リサイクル親父の日記

第258話 これから大震災の後始末を・・・

2011/05/08

「・・色々あるんだけど・・家具も冷蔵庫も・・・大型テレビも・・・兎に角、来てくれないか、
家を解体するんだよ、地震で・・・引越すからさ・・・明後日には出るよ、今、来てよ・・・」
普段はもう少し詳しく聞いてから判断するが、時間というか日にちがないので現場に出向く決心をした。

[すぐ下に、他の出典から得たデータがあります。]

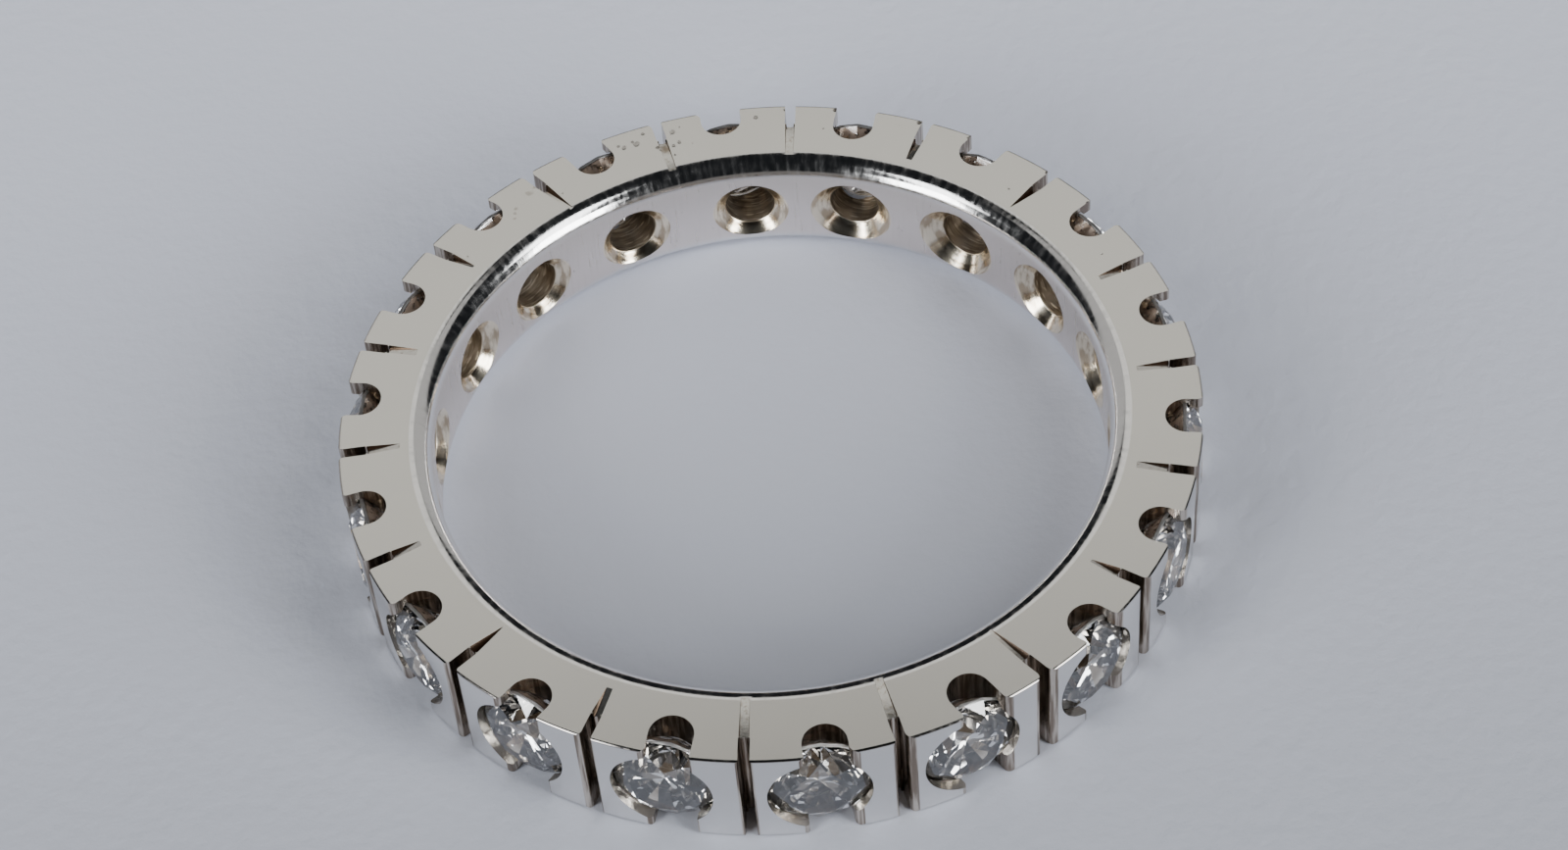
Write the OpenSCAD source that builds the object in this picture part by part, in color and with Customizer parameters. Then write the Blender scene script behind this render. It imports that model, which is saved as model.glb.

ぶっきら棒な言い方の中年男性で少し疲れてもいる感じがする。
仙台市泉区の住宅地のブロックの端でバス通りに面しているから、例えば搬出はやり易そうだ。
男性夫婦とお婆さんの3人が居る、玄関外に段ボール箱が数個積み上がっている。

「この家にある物全部だよ、買取できる物全部でいいから、どうせ解体しちゃうし・・」
1階の玄関側の寝室に入ると、ベットにタンス類がギッシリ置いてある。
その上に衣類や小物などが氾濫状態だから、タンスの開けることもできない。

一品ずつの検品なんてしている暇は無いから、俺は考えた。
「例えば、いつ運び出しできますか?時間はどれ位いただけますか?」
すると、「明日は銀行に役所にも用事があるし・・・明後日だね、でも午後2時には仙台を出発して・・・」

お爺さんが亡くなって、関東に住む子供夫婦がお婆さんを引き取る。
葬儀に、大震災だったから部屋の片付けなどできる筈も無く、避難して子供さんの家に行っていた。
修理に大金を掛けるよりも処分して、それで子供さんと暮らす道を選んだ。

お婆さんは布団や和タンス、ベットなどを俺に勧めるが、俺は断るしかない。
「すいません、それは無理ですね、売れない物は持って行けませんよ」
「あぁ、勿体ないこと・・・」と呟きが聞こえる。

2階に居間と台所が続いている。
仙台の街中では、居間を明るくしたいからとこの間取りも見かける。
街路樹で1階は陽の入りが悪いから、2階に居間を設けたのだろうと勝手に考えた。 

「当日は家には不用品だけにして置いてください、その中から選び出します」
冷蔵庫2台、テレビ2台、他にも家電数点、家具5~6点、エアコン2台、小物多数と俺は目星を付けていた。
時間が無い割に人手がかかるが、まとまった買取は有難い。

引越しにも様々な理由がある、地震、津波、原発・・・
俺はリサイクルショップの業務が何か社会に役立っているかも知れないと、この頃思える。
最善を尽くすことを誓って・・・頑張り・・ます。